The first scope photo shows the trigger waveforms. One pulse on the collector of the transistor for each time the rectified AC goes to zero. It is essential that this wave be stable. Adjust the 2k resistor from the base to common if necessary to get the waveform to be solid.
The second photo shows the overlap of the driver outputs. The two waveforms are positioned using the vertical position controls to just overlap. There must be no overlap above the 3 volt level which is where the FETs turn on. It is best to have a slight dead space between the two waves, but the falling wave with no dead space is acceptable so long as the voltages of the two waves are below 3 volts when they cross. Adjust the 1000 ohm resistors to increase the dead time. Do not make the dead time too much, because then you will have to run more current through the FETs to get the full output power.
The first photo is of the output of the oscillator gates. Note the obvious dead time between the rise and fall of the two waves.
The second photo is of the gates of the power FETs showing the dead time. The photo is the same as the one above but closeup so you can see the details better. The scale is 5 volts per division so you can see that there is no overlap above the 3 volt turn on threshold of the FETs.
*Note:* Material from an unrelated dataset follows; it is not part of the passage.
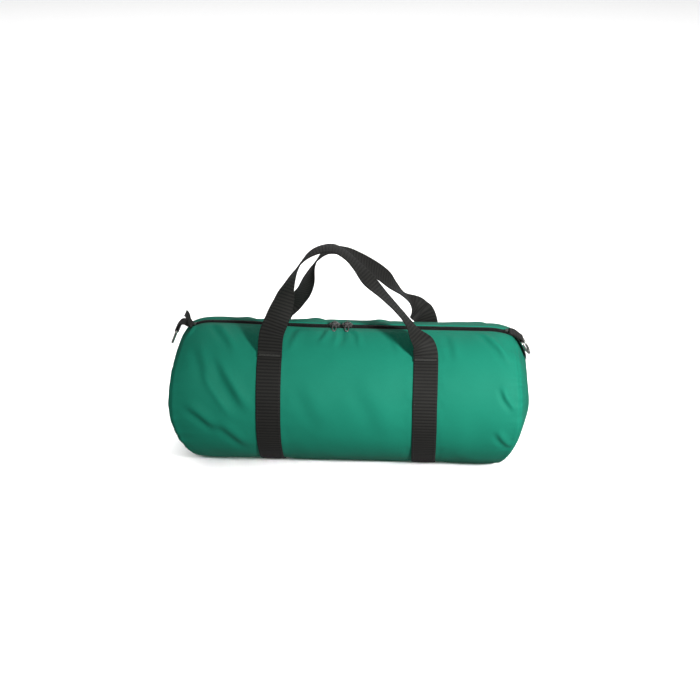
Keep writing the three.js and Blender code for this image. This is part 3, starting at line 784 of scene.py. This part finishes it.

If there is excessive ringing or overshoot your wiring is too long. Use the shortest most direct wiring you can between the sections. The common connection must be heavy wire.
 
If you follow these plans and get the waveforms shown you should have no trouble at all in making a good solid unit that will work perfectly to flash getters. Remember that this unit is for short duration activation only. Keep below 10 seconds at a time and let the unit cool off for a few minutes. This is far more time than it takes to flash a getter so you should have no trouble at all.